光熱費の削減、災害時の備え
「太陽光発電」とは、太陽の光エネルギーを電気に変えるシステムです。パネル内の太陽電池で発電した直流電力は、パワーコンディショナーによって交流電力に変換されて分電盤へ。不足する分は電力会社より自動で買取り、また発電電力が消費電力を上回った場合は、電力会社へ逆に自動で売電したり蓄電することができます。住宅用はシステム容量が10kW未満のものを指しますが、屋根の大きさなどから実際に載せる大きさは3~5kWが一般的です。
太陽光発電の固定価格買い取り制度(FIT)期間を終えた家庭用太陽光発電について、その後余剰電力をどう活用するかという点に注目が集まっています。FITは2009年11月から始まった制度で、余剰電力の買い取り価格を10年間固定するという制度です。2019年から順次期間満了となるため「太陽光発電の2019年問題」とも言われています。

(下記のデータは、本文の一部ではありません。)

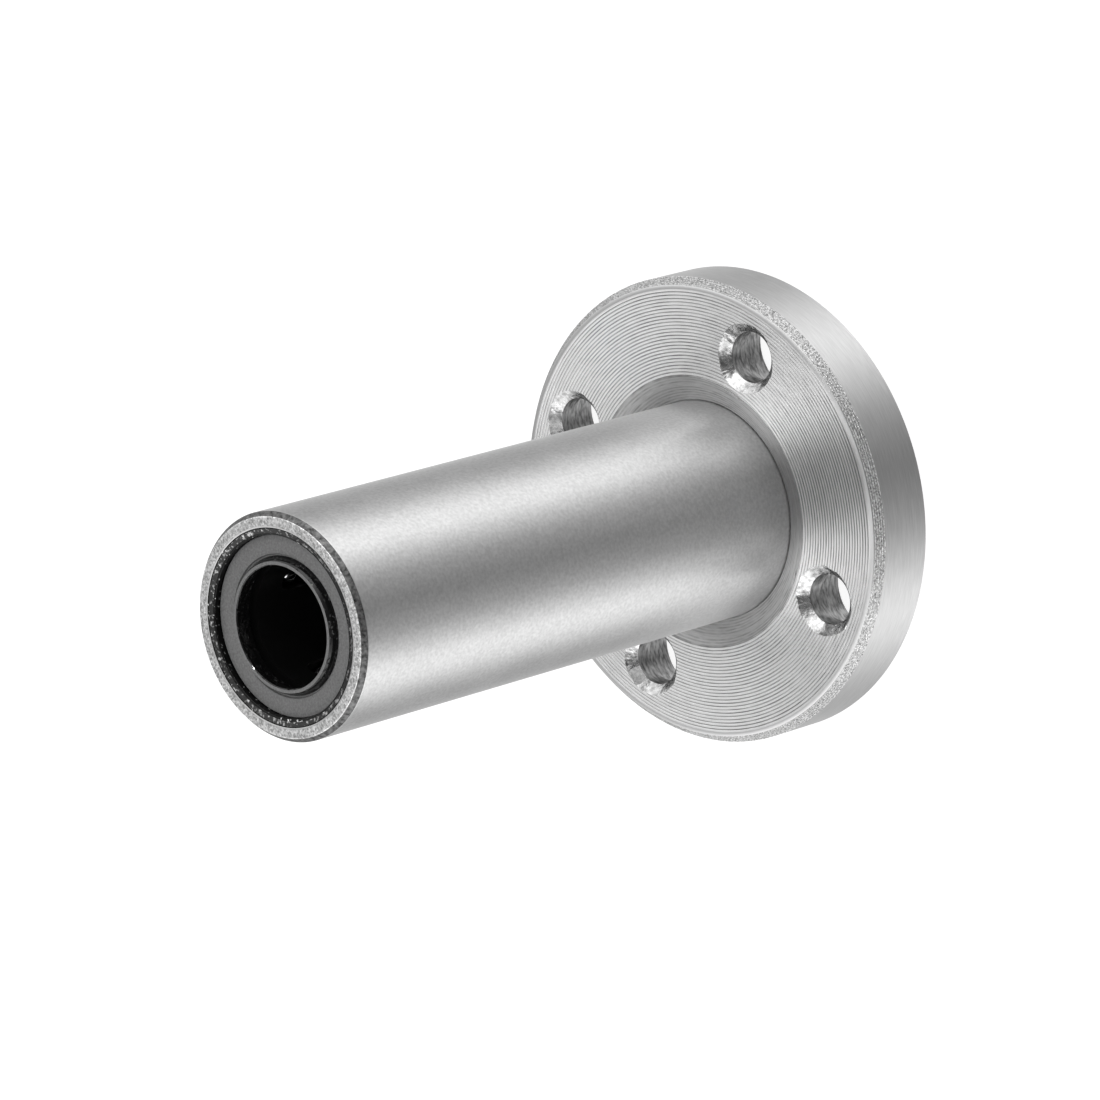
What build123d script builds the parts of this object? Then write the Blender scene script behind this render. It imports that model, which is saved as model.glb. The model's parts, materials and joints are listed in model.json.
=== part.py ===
from build123d import *
import math
import os

# Every length is in millimetres, and Z runs along the shaft: the flange's free face is z = 0, the nose is up

# Shaft and balls
shaft_d = 8.0
ball_d = 1.5
circuits = 4
first_row_angle = 45.0
row_spread = 36.0
return_lift = 0.44
ramp_l = 1.1

# Sleeve
sleeve_d = 15.0
sleeve_l = 45.0
seat_step = 0.3
end_chamfer_r = 0.33
end_chamfer_z = 0.4
lead_in_r = 0.48
lead_in_z = 0.2
land_w = 1.8
land_end_gap = 0.3

# Flange
flange_d = 32.0
flange_t = 5.0
relief_w = 1.8
relief_depth = 0.85
joint_w = 0.12
joint_depth = 0.25
front_rim_chamfer_r = 0.5
front_rim_chamfer_z = 0.65
rear_rim_chamfer = 0.2
rear_bore_chamfer = 0.25

# Flange bolt holes
bolt_edge = 4.0
bolt_count = 4
bolt_angle = 45.0
bolt_hole_d = 3.5
bolt_mouth_chamfer = 0.65
head_hole_d = 6.0
head_hole_depth = 3.1

# Seals
seal_sink = 0.6
seal_t = 1.0
lip_sink = 0.16
lip_w = 0.33
lip_land_l = 0.3
lip_flare = 0.27
lip_groove_w = 0.12
lip_groove_depth = 0.15
seal_back_gap = 0.35

# Snap rings
snap_t = 0.5
snap_w = 1.15
snap_groove_depth = 0.3
snap_opening = 40.0

# Ball cages
cage_bore_gap = 0.2
cage_land_gap = 0.1
cage_end_wall = 0.4

# Clearances
press_gap = 0.01
slot_gap = 0.02
track_gap = 0.05
race_gap = 0.005
return_gap = 0.03
ball_gap = 0.06

# Ball rows: the load row rolls on the shaft, and the return row is lifted clear of it, out to the bore
shaft_r = shaft_d / 2
ball_r = ball_d / 2
load_r = shaft_r + ball_r
return_r = load_r + return_lift
half_spread = math.radians(row_spread) / 2
turn_r = return_r * half_spread
circuit_step = 360.0 / circuits

# Sleeve and flange
sleeve_r = sleeve_d / 2
seat_r = sleeve_r - seat_step
bore_r = return_r + ball_r + return_gap
land_r = load_r + ball_r + race_gap
flange_r = flange_d / 2
relief_r = sleeve_r + relief_w
joint_r = sleeve_r + joint_w
seat_l = flange_t - relief_depth - joint_depth
flange_bore_r = seat_r + press_gap
bolt_circle_r = flange_r - bolt_edge
bolt_mouth_r = bolt_hole_d / 2 + bolt_mouth_chamfer
mid_plane = Plane.XY.offset(sleeve_l / 2)

# The bevels at a sleeve end are limited by its wall inside the flange
seat_wall = seat_r - bore_r
outer_bevel_r = min(end_chamfer_r, seat_wall / 3)
inner_bevel_r = min(lead_in_r, seat_wall / 2)

# Snap ring groove and cage, measured in from a sleeve end
snap_start = seal_sink + seal_t
snap_space = snap_t + 2 * slot_gap
groove_r = bore_r + snap_groove_depth
cage_start = snap_start + snap_space
cage_l = sleeve_l / 2 - cage_start - slot_gap
cage_inner_r = shaft_r + cage_bore_gap
cage_outer_r = land_r - cage_land_gap

# Ball track in the cage: half-widths from its middle line, its floor, and the slot under the load row
track_outer_w = turn_r + ball_r + track_gap
track_inner_w = load_r * math.sin(half_spread) - ball_r - track_gap
track_floor_r = return_r - ball_r - track_gap
slot_half_w = math.sqrt(ball_r**2 - (load_r - track_floor_r) ** 2) + track_gap

# Straight and turning stretches of one front ball circuit
turn_z_high = sleeve_l - cage_start - cage_end_wall - track_outer_w
turn_z_low = sleeve_l - cage_start - cage_l + cage_end_wall + track_outer_w
return_run = turn_z_high - turn_z_low
load_run = return_run - 2 * ramp_l
turn_run = math.pi * turn_r
loop_run = 2 * return_run + 2 * turn_run
balls_per_circuit = int(loop_run / (ball_d + ball_gap))


def row_angle(circuit):
    """Angle of a circuit's load row about the shaft, in degrees."""
    return first_row_angle + circuit * circuit_step


def track_point(travel):
    """Radius, angle past the load row and height of a ball that has gone this far round its circuit."""
    if travel < return_run:
        into_ramp = max(ramp_l - travel, travel - (return_run - ramp_l), 0.0) / ramp_l
        lift = into_ramp**2 * (3 - 2 * into_ramp)
        return load_r + (return_r - load_r) * lift, 0.0, turn_z_low + travel
    travel -= return_run
    if travel < turn_run:
        turned = travel / turn_r
        return return_r, half_spread * (1 - math.cos(turned)), turn_z_high + turn_r * math.sin(turned)
    travel -= turn_run
    if travel < return_run:
        return return_r, 2 * half_spread, turn_z_high - travel
    turned = (travel - return_run) / turn_r
    return return_r, half_spread * (1 + math.cos(turned)), turn_z_low - turn_r * math.sin(turned)


def ball_place(circuit, index):
    """Centre of one ball, with the balls spread evenly round the circuit."""
    radius, past_row, height = track_point(loop_run * index / balls_per_circuit)
    angle = math.radians(row_angle(circuit)) + past_row
    return Location((radius * math.cos(angle), radius * math.sin(angle), height))


# Outer sleeve: one ground tube, reduced at the rear for the flange's seat
sleeve_half = [
    (seat_r - outer_bevel_r, 0),
    (seat_r, end_chamfer_z),
    (seat_r, seat_l),
    (sleeve_r, seat_l),
    (sleeve_r, sleeve_l - end_chamfer_z),
    (sleeve_r - outer_bevel_r, sleeve_l),
    (bore_r + inner_bevel_r, sleeve_l),
    (bore_r, sleeve_l - lead_in_z),
    (bore_r, lead_in_z),
    (bore_r + inner_bevel_r, 0),
]
with BuildPart() as outer_sleeve:
    with BuildSketch(Plane.XZ):
        with BuildLine():
            Polyline(*sleeve_half, close=True)
        make_face()
    revolve(axis=Axis.Z)
    # Grooves for the two snap rings
    for groove_z in (snap_start, sleeve_l - snap_start - snap_space):
        with BuildSketch(Plane.XY.offset(groove_z)):
            Circle(groove_r)
        extrude(amount=snap_space, mode=Mode.SUBTRACT)
    # Raised lands that the loaded balls roll on
    land_l = load_run - 2 * land_end_gap
    front_land_z = turn_z_low + ramp_l + land_end_gap
    for land_z in (front_land_z, sleeve_l - front_land_z - land_l):
        with BuildSketch(Plane.XY.offset(land_z)):
            with PolarLocations(0, circuits, start_angle=first_row_angle):
                Rectangle(sleeve_r, land_w, align=(Align.MIN, Align.CENTER))
            Circle((bore_r + sleeve_r) / 2, mode=Mode.INTERSECT)
            Circle(land_r, mode=Mode.SUBTRACT)
        extrude(amount=land_l)

# Flange: one turned ring, seated against the sleeve's shoulder
flange_half = [
    (flange_bore_r + rear_bore_chamfer, 0),
    (flange_r - rear_rim_chamfer, 0),
    (flange_r, rear_rim_chamfer),
    (flange_r, flange_t - front_rim_chamfer_z),
    (flange_r - front_rim_chamfer_r, flange_t),
    (relief_r, flange_t),
    (joint_r, flange_t - relief_depth),
    (joint_r, seat_l),
    (flange_bore_r, seat_l),
    (flange_bore_r, rear_bore_chamfer),
]
free_face = Plane(origin=(0, 0, 0), x_dir=(1, 0, 0), z_dir=(0, 0, -1))
with BuildPart() as flange:
    with BuildSketch(Plane.XZ):
        with BuildLine():
            Polyline(*flange_half, close=True)
        make_face()
    revolve(axis=Axis.Z)
    # Bolt holes, with the bolt heads sunk in the free face
    with Locations(free_face):
        with PolarLocations(bolt_circle_r, bolt_count, start_angle=bolt_angle):
            CounterBoreHole(
                radius=bolt_hole_d / 2,
                counter_bore_radius=head_hole_d / 2,
                counter_bore_depth=head_hole_depth,
                depth=flange_t,
            )
    # Their mouths in the mounting face are bevelled at 45 degrees
    with Locations(Plane.XY.offset(flange_t)):
        with PolarLocations(bolt_circle_r, bolt_count, start_angle=bolt_angle):
            CounterSinkHole(
                radius=bolt_hole_d / 2,
                counter_sink_radius=bolt_mouth_r,
                depth=flange_t,
                counter_sink_angle=90,
            )

# Front seal: a rubber ring with a raised lip round the shaft
seal_face_z = sleeve_l - seal_sink
lip_z = sleeve_l - lip_sink
lip_outer_r = shaft_r + lip_w
lip_root_r = lip_outer_r + lip_flare
seal_outer_r = bore_r - press_gap
seal_back_r = shaft_r + seal_back_gap
seal_half = [
    (seal_outer_r, seal_face_z),
    (lip_root_r + lip_groove_w / 2, seal_face_z),
    (lip_root_r, seal_face_z - lip_groove_depth),
    (lip_root_r - lip_groove_w / 2, seal_face_z),
    (lip_outer_r, lip_z),
    (shaft_r, lip_z),
    (shaft_r, lip_z - lip_land_l),
    (seal_back_r, seal_face_z - seal_t / 2),
    (seal_back_r, seal_face_z - seal_t),
    (seal_outer_r, seal_face_z - seal_t),
]
with BuildPart() as front_seal:
    with BuildSketch(Plane.XZ):
        with BuildLine():
            Polyline(*seal_half, close=True)
        make_face()
    revolve(axis=Axis.Z)

# Front snap ring: an open spring ring in its groove, behind the seal
snap_outer_r = groove_r - slot_gap
snap_inner_r = snap_outer_r - snap_w
with BuildPart() as front_snap_ring:
    with BuildSketch(Plane.XY.offset(sleeve_l - snap_start - slot_gap - snap_t)):
        Circle(snap_outer_r)
        Circle(snap_inner_r, mode=Mode.SUBTRACT)
        gap_half_w = groove_r * math.tan(math.radians(snap_opening / 2))
        with BuildLine():
            Polyline((0, 0), (groove_r, gap_half_w), (groove_r, -gap_half_w), close=True)
        make_face(mode=Mode.SUBTRACT)
    extrude(amount=snap_t)

# Front cage: a moulded tube with one closed ball track for each circuit
cage_base = Plane.XY.offset(sleeve_l - cage_start - cage_l)
track_mid_z = (turn_z_high + turn_z_low) / 2


def radial_plane(angle):
    """Plane through the axis at the middle of the track, facing outward at an angle about the shaft."""
    facing = Vector(1, 0, 0).rotate(Axis.Z, angle)
    return Plane(origin=(0, 0, track_mid_z), x_dir=(0, 0, 1), z_dir=facing)


def track_groove(circuit):
    """The closed groove that one circuit's balls run round in, down to a round floor."""
    with BuildPart() as groove:
        with BuildSketch(radial_plane(row_angle(circuit) + row_spread / 2)):
            SlotOverall(return_run + 2 * track_outer_w, 2 * track_outer_w)
            SlotOverall(return_run + 2 * track_inner_w, 2 * track_inner_w, mode=Mode.SUBTRACT)
        extrude(amount=sleeve_r)
        with BuildSketch(cage_base):
            Circle(track_floor_r)
        extrude(amount=cage_l, mode=Mode.SUBTRACT)
    return groove.part


with BuildPart() as front_cage:
    with BuildSketch(cage_base):
        Circle(cage_outer_r)
        Circle(cage_inner_r, mode=Mode.SUBTRACT)
    extrude(amount=cage_l)
    for circuit in range(circuits):
        add(track_groove(circuit), mode=Mode.SUBTRACT)
        # Slot that lets the loaded row through to the shaft, narrower than a ball
        with BuildSketch(radial_plane(row_angle(circuit))):
            SlotOverall(return_run + 2 * slot_half_w, 2 * slot_half_w)
        extrude(amount=load_r, mode=Mode.SUBTRACT)

pieces = {
    "flange": flange.part,
    "outer_sleeve": outer_sleeve.part,
}

# The rear pieces are the front ones mirrored about the middle of the sleeve
for name, front_piece in (("seal", front_seal), ("snap_ring", front_snap_ring), ("cage", front_cage)):
    with BuildPart() as rear_piece:
        mirror(front_piece.part, about=mid_plane)
    pieces["front_" + name] = front_piece.part
    pieces["rear_" + name] = rear_piece.part

# Ball circuits: each is a ring of separate balls
for circuit in range(circuits):
    places = [ball_place(circuit, index) for index in range(balls_per_circuit)]
    with BuildPart() as front_balls:
        with Locations(*places):
            Sphere(ball_r)
    with BuildPart() as rear_balls:
        mirror(front_balls.part, about=mid_plane)
    pieces[f"front_balls_{circuit + 1}"] = front_balls.part
    pieces[f"rear_balls_{circuit + 1}"] = rear_balls.part

os.makedirs("parts", exist_ok=True)
for name, piece in pieces.items():
    piece.label = name
    export_step(piece, f"parts/{name}.step")
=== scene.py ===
"""Looks for the flanged linear bearing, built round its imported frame.

Every length is in metres. Z runs along the shaft: the flange's free face is z = 0 and the nose is up.
"""

import json
import math

import bpy
import numpy as np
from mathutils import Matrix, Vector


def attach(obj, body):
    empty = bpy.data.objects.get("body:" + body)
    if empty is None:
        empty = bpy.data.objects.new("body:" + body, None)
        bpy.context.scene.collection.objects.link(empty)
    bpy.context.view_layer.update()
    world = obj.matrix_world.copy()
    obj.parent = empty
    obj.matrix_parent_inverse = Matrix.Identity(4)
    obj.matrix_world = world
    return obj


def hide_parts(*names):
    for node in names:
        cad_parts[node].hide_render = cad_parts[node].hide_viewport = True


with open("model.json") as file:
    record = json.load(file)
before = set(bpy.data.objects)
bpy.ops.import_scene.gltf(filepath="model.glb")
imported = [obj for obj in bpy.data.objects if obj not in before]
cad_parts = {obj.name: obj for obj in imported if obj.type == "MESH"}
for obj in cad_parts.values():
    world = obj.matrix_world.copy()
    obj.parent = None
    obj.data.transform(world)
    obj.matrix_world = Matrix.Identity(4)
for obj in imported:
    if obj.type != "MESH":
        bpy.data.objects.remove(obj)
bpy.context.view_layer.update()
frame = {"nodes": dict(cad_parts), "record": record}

MM = 0.001

# Camera, from the photograph's own perspective
CAMERA_PLACE = Vector((-18.37, -318.73, 342.57)) * MM
CAMERA_AZIMUTH = -3.33
CAMERA_ELEVATION = 45.33
CAMERA_ROLL = 105.52
LENS = 225.27
SENSOR = 36.0
CLIP_START = 0.01
CLIP_END = 20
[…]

電力供給各社では7~10円/kWh程度で買取りをするとしていますが(2020年現在)、余剰電力を仮想的に預けて必要な際に引き出すという「仮想預かりプラン」といった新プランも登場しています。また売電より蓄電にシフトするというユーザーも多く、余剰電力活用方法の多様化が進んでいます。
商品選びのポイント
パネルの素材もチェック
住宅用の太陽光パネルの素材は、シリコン系が中心ですが、「多結晶」「単結晶」「アモルファス」「アモルファス+単結晶」と呼ばれる4つのタイプがあります。発電効率はアモルファス<多結晶<単結晶<アモルファス+単結晶の順番で高く、発電効率が低いものはたくさんのパネルが必要となります。
1分間で理解する太陽光発電システム
チェック!
【よく出る単語】
●kWh(キロアットアワー)
太陽光発電が「1時間で発電できる量」を数値で表したもの。例えば「5kW」の太陽光発電システムを1時間発電させると「5kWh」の発電量になります。
●FIT
「Feed-inTariff」の略。エネルギーの買取価格を法律で決めること。
●HEMS
太陽光発電に付属するモニターと違い、住宅全体の家電やコンセントのエネルギー使用状況を「見える化」しています。政府が2030年までにすべての住宅にHEMSを設置することを目指しているものです。
【売電について】
太陽光発電の固定価格買取制度は2009年11月から始まりました。買取期間は10年間と定められていているため、当初より開始していた家庭は2019年11月で期間満了、その後も順次満了となります。満了後は何も手続きをしないでいると余剰電力は一般送配電事業者が無償で引き受けることになります。
余剰電気を活用するには蓄電池や電気自動車などと組み合わせて自家消費を拡大したり、引き続き電力会社や別の小売電気事業者と売電契約を結びなおす必要があります。もし満了後も契約が自動継続となっている場合は、新しい買取単価で継続して買取が行われますので契約内容を確認しましょう。
なお固定買取価格は下がり続けていますが、これは太陽光発電の初期費用の価格と共に下降しているものです。
トレンド
東日本大震災の教訓から、近年「自家消費型太陽光発電」に関心が寄せられています。蓄電池と組み合わせることで、災害時などに電気の供給が途絶えても電気を使える安心感があります。また太陽光発電システムと合わせて家庭向けエネルギー管理システム「HEMS」の導入が広がっています。これは電力消費の「見える化」を図り、モニターを使って家庭内で使われる電力を効率的にコントロールするというもので、電気使用量の削減につながると期待されています。